Even when other factors, like how much exercise individuals did, were taken into account, the link between chocolate and BMI remained.
And it appears it is how often you eat chocolate that is important, rather than how much of it you eat. Surprisingly, the study found no link with quantity consumed.
However, researchers claim there is no way their findings could be explained by chance alone.
But the findings only suggest a link – not evidence that one factor leads to the other.
According to lead author, Dr Beatrice Golomb, from the University of California at San Diego: “Our findings appear to add to a body of information suggesting that the composition of calories, not just the number of them, matters for determining their ultimate impact on weight.”
Yet, this is not the first time scientists are suggesting that chocolate may actually be health beneficial.
Other studies have claimed chocolate may be good for the heart.
Consumption of certain types of chocolate has been linked to some favorable changes in blood pressure, insulin sensitivity and cholesterol level.
And chocolate, especially dark chocolate, contains antioxidants which can help to eradicate harmful free radicals – unstable chemicals that are harmful to our cells.

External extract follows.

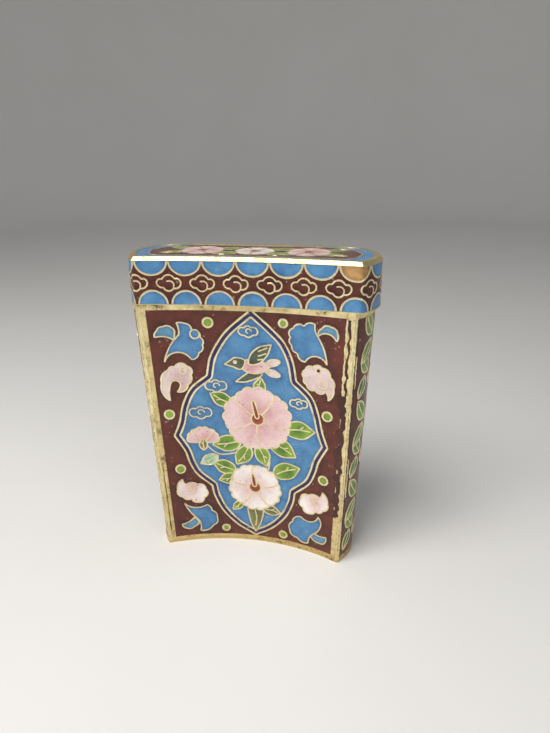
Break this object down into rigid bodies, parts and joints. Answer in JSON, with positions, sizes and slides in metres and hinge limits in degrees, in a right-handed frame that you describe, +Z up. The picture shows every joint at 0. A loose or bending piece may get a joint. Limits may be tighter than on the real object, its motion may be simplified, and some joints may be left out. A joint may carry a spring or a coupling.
{
  "type": "cloisonne enamel box",
  "caption": "Tall flask-shaped cloisonne enamel box with a concave front and a lift-off lid, gilt metal with flower and bird enamel.",
  "frame": {"origin": "middle of the bounding box at its base, on the surface that the box stands on", "axes": "+Z up, +X to the right of the front, +Y to the back; the concave front with the bird and flowers faces -Y"},
  "size_m": [0.0614, 0.0226, 0.08],
  "materials": {
    "gilt_metal": "worn gilding, polished on the rims",
    "inner_metal": "plain satin metal",
    "panel_enamel": "glossy, slightly pitted fired enamel",
    "side_enamel": "glossy, slightly pitted fired enamel",
    "lid_enamel": "glossy, slightly pitted fired enamel"
  },
  "bodies": {
    "root": {"base_plate": "gilt_metal", "body_shell": "gilt_metal", "neck_ring": "inner_metal", "front_enamel": "panel_enamel", "back_enamel": "panel_enamel", "left_enamel": "side_enamel", "right_enamel": "side_enamel", "lid_shell": "gilt_metal", "lid_band_enamel": "lid_enamel", "lid_top_enamel": "panel_enamel"}
  },
  "joints": []
}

Dr Golomb and her team believe that antioxidant compounds, called catechins, can improve lean muscle mass and reduce weight – at least studies in rodents suggested this might be so.
Mice fed for 15 days with epicatechin (present in dark chocolate) had improved exercise performance and observable changes to their muscle composition.
They say clinical trials are now needed in humans to prove if this is the case.
But before you reach for a chocolate bar, there are still lots of unanswered questions. And in the absence of conclusive evidence, experts advise caution.
While there’s no harm in allowing yourself a treat like chocolate now and again, eating too much might be harmful because it often contains a lot of sugar and fat too.
And if you are looking to change your diet, you are likely to benefit most from eating more fresh fruits and vegetables.